Part of this is due to the mass distribution of popular culture through the media. This mass distribution is akin to a large tsunami that washes over the entire society, touching all classes, albeit, naturally, at different levels. Those more well-off may be more in control of the production of popular culture, but they may be just as likely to be caught in the tsunami’s eddies and surges. Suburban whites and urban blacks may both react to hop-hop culture; however, their reactions will most likely be different due to the different social structures in which they reside. This interaction between the mass pop culture and the social structure in which it is received results in a variety of receptions that can be studied, either as individual cases or as aggregates.
What adds to this complexity is a further challenge to traditional cultural studies. Because the mass distribution of popular culture elides over class differences, to some extent, it is not quite so simple to say that there is only a dominant culture and it is being resisted by some subculture, counter-culture or alternative culture.
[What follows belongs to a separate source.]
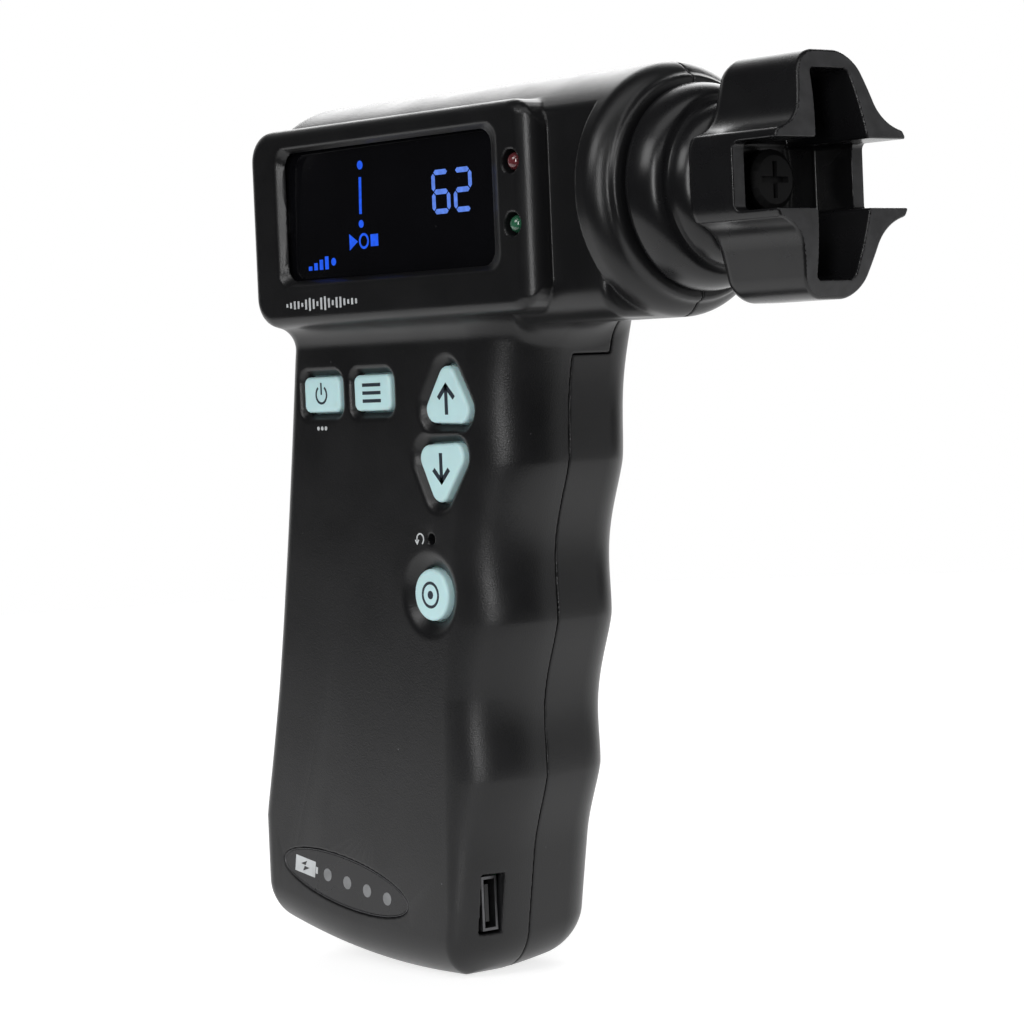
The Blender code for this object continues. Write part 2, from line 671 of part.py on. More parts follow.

Although I’ve described modern pop culture as being mass distributed, that does not mean that only one pop culture is being produced and positioned to be dominant. American capitalism has, over the past thirty years, produced a media environment that has become highly fragmented: where three broadcast networks reached essentially the entire American audience, they are now challenged with two more broadcast networks, hundreds of digital cable networks, internet websites, home theater centers, and digital game playing. The number of media types (specific technological innovations) has increased, and the number of media channels (specific conduits of transmission) has exploded. All of these media channels, instead of trying to reach all potential consumers, have instead focused on reaching specific types of consumers. And these media channels need to be filled with content to reach these specific consumers — content that produces and reproduces specific pop cultures.
The result is that instead of one dominant pop culture being produced, and then resisted in specific ways, there are a multitude of dominant pop cultures, resisting each other in certain ways and being resisted in overlapping ways by non-dominant pop cultures — all of which have their loyal followers, or fans, and all of which could switch their position as dominant or non-dominant at any time based on the activities and quantities of the fans associated with them. Also, these crisscrossing pop cultures mean that one’s everyday life may not be determined by simply by being this much in accordance with the dominant or this much in resistance to it. Instead, the individual may incorporate different elements from different pop cultures as they seek to make sense of their lives, their worlds, and their futures. Just as individuals will remix songs, they may be remixing pop cultures to create a perspective they prefer.
This conception of pop culture relies on a postmodernist understanding about the current media environment and how the explosion of media outlets has resulted in an abundance of possibilities for media users to construct their outlook. It is also highly focused on American society (mostly because that is the one with which I have the most familiarity), particularly due to the relationship between media production and capitalism that drives this abundance of pop cultures, which includes bringing in non-American cultures and ascribing them with the same “power” in pop culture, such as Japanese anime. I do put power in quotes here because I often wonder to what extent the commodification of other cultures actually empowers consumers of those commodities with knowledge of the other cultures, if it by extension can work to give power back to that culture, or if it merely provides to them the status symbol such pop culture fetishization typically does through removing any meanings ascribed to it by the culture of origin.
Additionally, this conceptualization of pop culture provides an approach to researchers showing this field of study as anything but dead. In fact, the potential for study has exploded. The multiplicity of pop cultures, the mass distribution interacting with specific social structures, the agency of the consumer in choosing and using pop culture, and the capitalist engine driving mass distribution of various pop cultures are all sites of potential critique and analysis.
Of course, that does not mean the transitory nature of pop culture has been resolved. What is popular today is not the same as what was popular yesterday because the populous requires novelty. Researchers would continue to have to be flexible in how they approach these studies. However, the dynamism of pop cultures is another site of research interest: how does these pop cultures change over time, how does their reception of them change, and how does the individual change in their incorporation, negotiation and adaptation of the pop culture into their everyday lives? These questions add a temporal element to the traditional cultural studies approach.
Pop culture studies dead? No, in fact, like any other species on this planet, it’s just undergoing a necessary evolution, just like the phenomenon it is studying.